Navarro ran unsuccessfully four times for public office as a Democrat in San Diego, California, in the 1990s and early 2000s.

The most talked-about facet of his relationship with Trump was the fact that he had never met or spoken to the Republican nominee on the phone until weeks after he’d started working on Trump’s campaign early this year.

In a letter publicly endorsing Trump in March, he said: “Those who insist Donald Trump has no foreign policy are simply not listening. The ‘Trump Doctrine’ is a page right out of Ronald Reagan’s playbook: peace through economic and military strength.”

Navarro is known for his often inflammatory and relentless remarks on China and US President Barack Obama’s trade policies.

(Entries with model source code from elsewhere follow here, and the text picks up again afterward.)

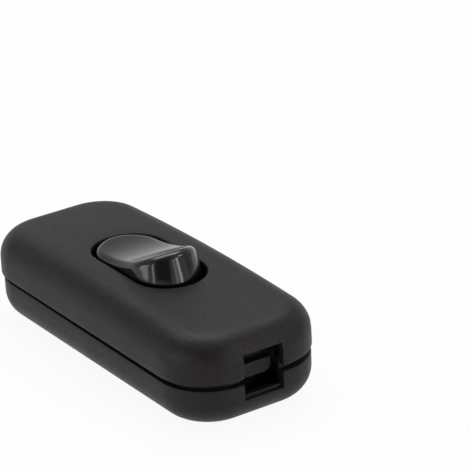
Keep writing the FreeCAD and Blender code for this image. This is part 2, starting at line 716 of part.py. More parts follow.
def make_fixed_tip():
    top = pin_height - tip_reach * sine(seesaw_tilt) - closed_gap
    tip = start_body("fixed_contact_tip")
    posts(tip, "fixed_tip_head", strip_top, top, fixed_tip_radius, [(-tip_reach, 0)])
    round_off(tip, "fixed_tip_round", edges_of(tip, facing(1, top)), tip_round)
    posts(tip, "fixed_tip_shank", strip_height, strip_top + overlap, tip_shank_radius, [(-tip_reach, 0)])
    return tip


def make_pivot_pin():
    pin = start_body("contact_pivot_pin", 0, 0, pin_height)
    drawing = sketch(pin, "pin_section", "XZ_Plane")
    circle(drawing, pin_radius)
    grow(pin, drawing, pin_length, both_ways=True)
    return pin


def make_common_strip():
    """Stamped strip with a fork for the pivot pin and a bent-up stop for the see-saw."""
    strip = start_body("common_contact_strip")
    fork_width = (fork_inner + ear_thickness) * 2
    boxes(strip, "common_strip", strip_height, strip_top,
          [((strip_end - fork_length / 2) / 2, 0, strip_end + fork_length / 2, strip_width)])
    boxes(strip, "common_fork_base", strip_height, strip_top, [(0, 0, fork_length, fork_width)])
    fork_y = fork_inner + ear_thickness / 2
    boxes(strip, "common_fork", strip_height, fork_top,
          [(0, fork_y * side, fork_length * 0.7, ear_thickness) for side in (1, -1)])
    eye = sketch(strip, "common_eye", "XZ_Plane")
    circle(eye, pin_radius + pilot_clearance, 0, pin_height)
    cut(strip, eye, both_ways=True)
    lean = (stop_reach + strip_thickness / 2) * sine(seesaw_tilt)
    stop_top = pin_height + seesaw_underside * cosine(seesaw_tilt) - lean - closed_gap
    boxes(strip, "common_stop", strip_height, stop_top, [(stop_reach, 0, strip_thickness, stop_width)])
    return strip


def make_switched_strip():
    strip = start_body("switched_contact_strip")
    inner = tip_reach - fixed_tip_radius - overlap
    boxes(strip, "switched_strip", strip_height, strip_top,
          [(-(strip_end + inner) / 2, 0, strip_end - inner, strip_width)])
    holes(strip, "switched_rivet_hole", strip_height, strip_thickness, tip_shank_radius, [(-tip_reach, 0)])
    return strip


def make_terminal(label, end):
    """A brass clamp block: the wire goes in along X, and the screw presses on it from above."""
    block = start_body(label, terminal_place * end, 0, strip_top)
    boxes(block, label + "_block", 0, terminal_height, [(0, 0, terminal_size, terminal_size)])
    round_off(block, label + "_corners", upright_edges(block, terminal_height), tip_round)
    way = sketch(block, label + "_wire_bore", "YZ_Plane")
    circle(way, wire_bore_radius, 0, wire_bore_height)
    cut(block, way, both_ways=True)
    holes(block, label + "_screw_hole", terminal_height, terminal_height - wire_bore_height,
          terminal_screw_radius + pilot_clearance, [(0, 0)], up=False)
    return block


def make_through_terminal():
    """The barrel that joins the unswitched core straight through."""
    block = start_body("through_terminal", 0, -through_place, through_seat)
    boxes(block, "through_block", 0, through_height, [(0, 0, through_length, through_width)])
    round_off(block, "through_corners", upright_edges(block, through_height), tip_round)
    way = sketch(block, "through_wire_bore", "YZ_Plane")
    circle(way, wire_bore_radius, 0, wire_bore_height)
    cut(block, way, both_ways=True)
    holes(block, "through_screw_holes", through_height, through_height - wire_bore_height,
          terminal_screw_radius + pilot_clearance, both_ends(through_screw_place), up=False)
    return block


def make_clamp(label, end):
    """Strain-relief bar with a hump over the cord groove and a screw hole in each wing."""
    clamp = start_body(label, clamp_place * end, 0, clamp_seat)
    boxes(clamp, label + "_bar", 0, clamp_wing, [(0, 0, clamp_width, clamp_length)])
    round_off(clamp, label + "_ends", upright_edges(clamp, clamp_wing), clamp_width * 0.4)
    boxes(clamp, label + "_hump", 0, clamp_hump_top - clamp_seat, [(0, 0, clamp_width, clamp_hump_width)])
    crest = edges_of(clamp, facing(1, clamp_hump_top - clamp_seat))
    along = [name for name in crest if clamp.Tip.Shape.getElement(name).BoundBox.XLength > overlap.number]
    round_off(clamp, label + "_hump_round", along, clamp_hump_width * 0.2)
    groove = sketch(clamp, label + "_groove", "YZ_Plane")
    circle(groove, cord_groove_radius, 0, cord_axis - clamp_seat)
    cut(clamp, groove, both_ways=True)
    holes(clamp, label + "_holes", 0, clamp_wing, clamp_screw_radius + screw_clearance,
          both_ends(0, clamp_screw_place))
    return clamp


make_upper_shell()
make_lower_shell()
make_rocker()
make_plunger()
make_spring()
make_seesaw()
make_moving_tip()
make_fixed_tip()
make_pivot_pin()
make_common_strip()
make_switched_strip()
make_terminal("common_terminal", 1)
make_terminal("switched_terminal", -1)
make_through_terminal()
make_clamp("near_cord_clamp", 1)
make_clamp("far_cord_clamp", -1)

terminal_screw_sizes = (terminal_head_radius, terminal_head_height, terminal_screw_radius,
                        terminal_screw_length)
terminal_top = strip_top + terminal_height
screw("common_terminal_screw", terminal_place, 0, terminal_top, *terminal_screw_sizes)
screw("switched_terminal_screw", -terminal_place, 0, terminal_top, *terminal_screw_sizes)
for end, name in ((1, "near"), (-1, "far")):
    screw(f"through_terminal_screw_{name}", through_screw_place * end, -through_place,
          through_seat + through_height, *terminal_screw_sizes)
    for side, hand in ((1, "left"), (-1, "right")):
        screw(f"{name}_clamp_screw_{hand}", clamp_place * end, clamp_screw_place * side,
              clamp_seat + clamp_wing, clamp_head_radius, clamp_head_height, clamp_screw_radius,
              clamp_screw_length)
    screw(f"housing_screw_{name}", screw_place_x * end, screw_place_y * end, screw_seat, screw_head_radius,
          screw_head_height, screw_radius, screw_length, point_up=True)

doc.recompute()
for thing in doc.Objects:
    failed = [state for state in thing.State if state in ("Invalid", "Error")]
    assert not failed, f"{thing.Name} failed"
os.makedirs("parts", exist_ok=True)
for made in bodies:
    assert not made.Shape.isNull(), made.Label + " is empty"
    assert made.Shape.isValid(), made.Label + " is not valid"
    assert len(made.Shape.Solids) == 1, f"{made.Label} has {len(made.Shape.Solids)} solids"
    made.Shape.exportStep(f"parts/{made.Label}.step")
    print(f"{made.Label}: {made.Shape.Volume:.1f} mm3")
print(len(bodies), "sub-parts written")
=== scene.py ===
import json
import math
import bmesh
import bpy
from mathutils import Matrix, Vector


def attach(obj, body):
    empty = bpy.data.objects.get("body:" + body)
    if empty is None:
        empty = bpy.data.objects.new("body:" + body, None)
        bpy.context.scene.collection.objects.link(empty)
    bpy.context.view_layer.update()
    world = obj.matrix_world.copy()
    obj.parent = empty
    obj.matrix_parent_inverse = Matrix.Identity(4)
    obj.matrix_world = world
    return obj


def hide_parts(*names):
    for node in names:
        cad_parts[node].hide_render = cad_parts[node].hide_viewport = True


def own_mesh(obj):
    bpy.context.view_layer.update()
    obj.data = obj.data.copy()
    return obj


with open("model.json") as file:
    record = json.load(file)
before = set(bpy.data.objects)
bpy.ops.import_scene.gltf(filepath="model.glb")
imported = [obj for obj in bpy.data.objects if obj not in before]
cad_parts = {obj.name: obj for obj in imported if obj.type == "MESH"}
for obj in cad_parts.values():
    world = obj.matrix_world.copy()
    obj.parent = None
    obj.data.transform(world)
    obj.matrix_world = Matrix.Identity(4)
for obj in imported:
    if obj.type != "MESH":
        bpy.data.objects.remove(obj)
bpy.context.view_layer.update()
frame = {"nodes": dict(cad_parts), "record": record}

# %% [markdown]
# # An inline cord switch
# The frame now holds the measured solids of the switch, each in its place. They are exact but
# faceted, so this lesson dresses the parts that show: the two housing shells, the dished
# rocker, the screws and the spring. First the tools: a size in millimetres, and the scene.

MM = 0.001
scene = bpy.context.scene

# %% [markdown]
# ## The housing's outline
# Seen from above, the housing is a rectangle with generous round corners. Every line on it, such
# as the rim, the foot of the edge round or the inside wall, is the same outline moved in or out.
# So the outline is stored as stations: a centre point and the direction that faces out of it.
# A ring of the mesh is then each centre plus a reach in that direction.

# %% Outline stations
HALF_LENGTH = 30.0
HALF_WIDTH = 12.65
CORNER = 8.5
ENTRY_HALF = 3.4
APERTURE_CENTRE = 5.47
CORNER_STEPS = 20
FLAT_STEPS = 4
FAN_STEPS, FAN_DEGREES = 19, 3.2


def quarter_turn(steps):
    """The angles of even steps over a quarter turn, with both ends."""
    return [math.pi / 2 * step / steps for step in range(steps + 1)]


def arc_stations(x, y, start):
    """Stations round a quarter turn, without its two ends."""
    return [(x, y, start + turn) for turn in quarter_turn(CORNER_STEPS)[1:-1]]


def side_places():
    """Places along a long side, closer together beside the rocker's round ends."""
    reach = HALF_WIDTH - CORNER / 2
    turns = [math.radians(FAN_DEGREES * step) for step in range(1, FAN_STEPS + 1)]
    right = [APERTURE_CENTRE * step / FLAT_STEPS for step in range(FLAT_STEPS + 1)]
    right += [APERTURE_CENTRE + reach * math.tan(turn) for turn in turns]
    right.append(HALF_LENGTH - CORNER)
    return [-place for place in reversed(right) if place > 0] + right


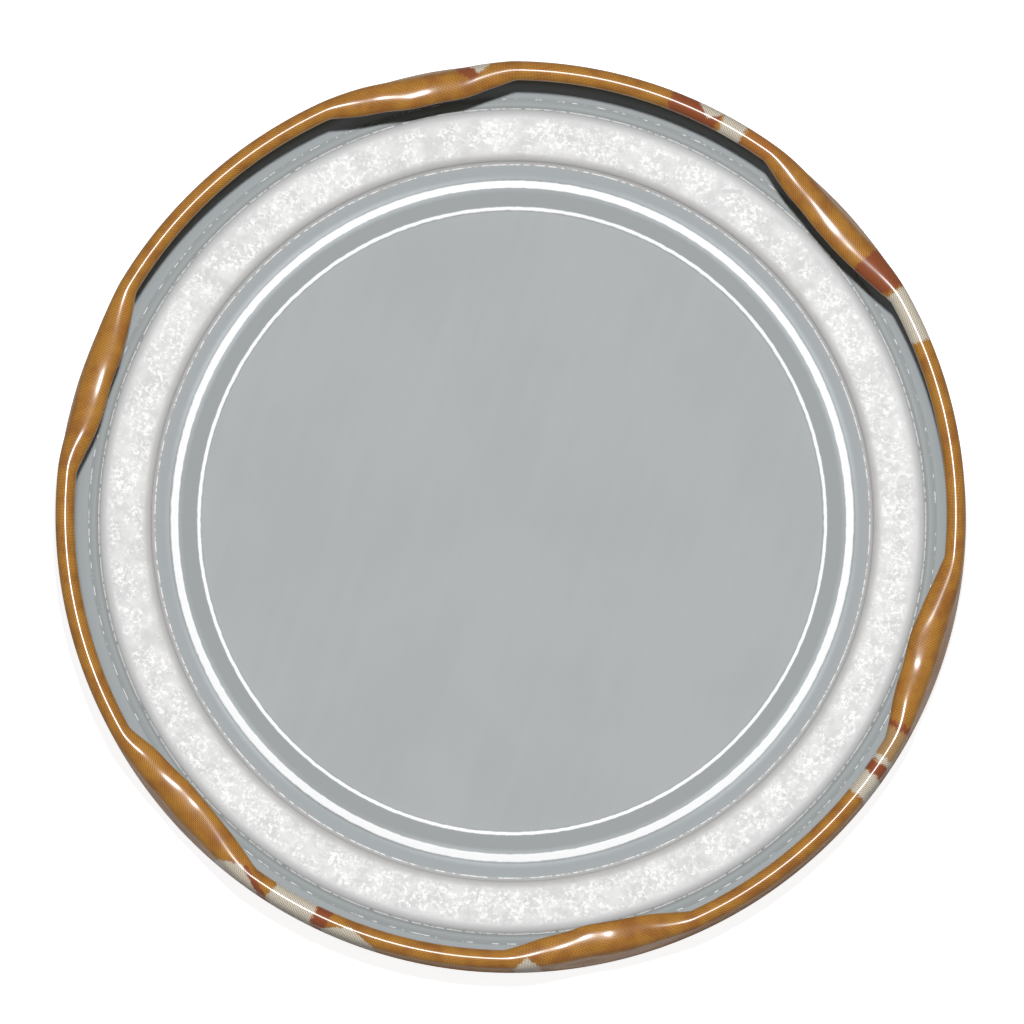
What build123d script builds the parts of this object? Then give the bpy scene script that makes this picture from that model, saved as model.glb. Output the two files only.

He claimed in a Huffington Post opinion piece in May that it was “only a matter of time” before an increasingly assertive China attempted to take the Diaoyu Islands from the Japanese by force, and that the US should be prepared militarily to respond to such an attack. In Japan the islands are called the Senkakus.

“There are any number of scenarios in which China might attack the Senkakus,” Navarro said. “Until disputes like these are unequivocally resolved, does it really make sense to continue to engage in massive economic trade with China?”

It has been widely reported in the US that Trump appeared to be having trouble finding the right people to run a successful campaign and transition team.

Observers said that if he was elected president, he would quite likely fill his administration with many people from outside his campaign team.

One possible pool of experts Trump might look to is the Heritage Foundation, a conservative think tank.

Trump is known to have close ties with the foundation, including its former president Ed Feulner and economist Stephen Moore, who are among a handful of conservatives who expressed willingness to work for his transition team.

“If he were to become president, Trump would have to seal a number of positions he would have to have,” Economy said. “We don’t know who those people are likely to be at this point. So it’s not impossible that some of these people who’ve not been part of the campaign will become important players in a new Republican administration. We just don’t know.”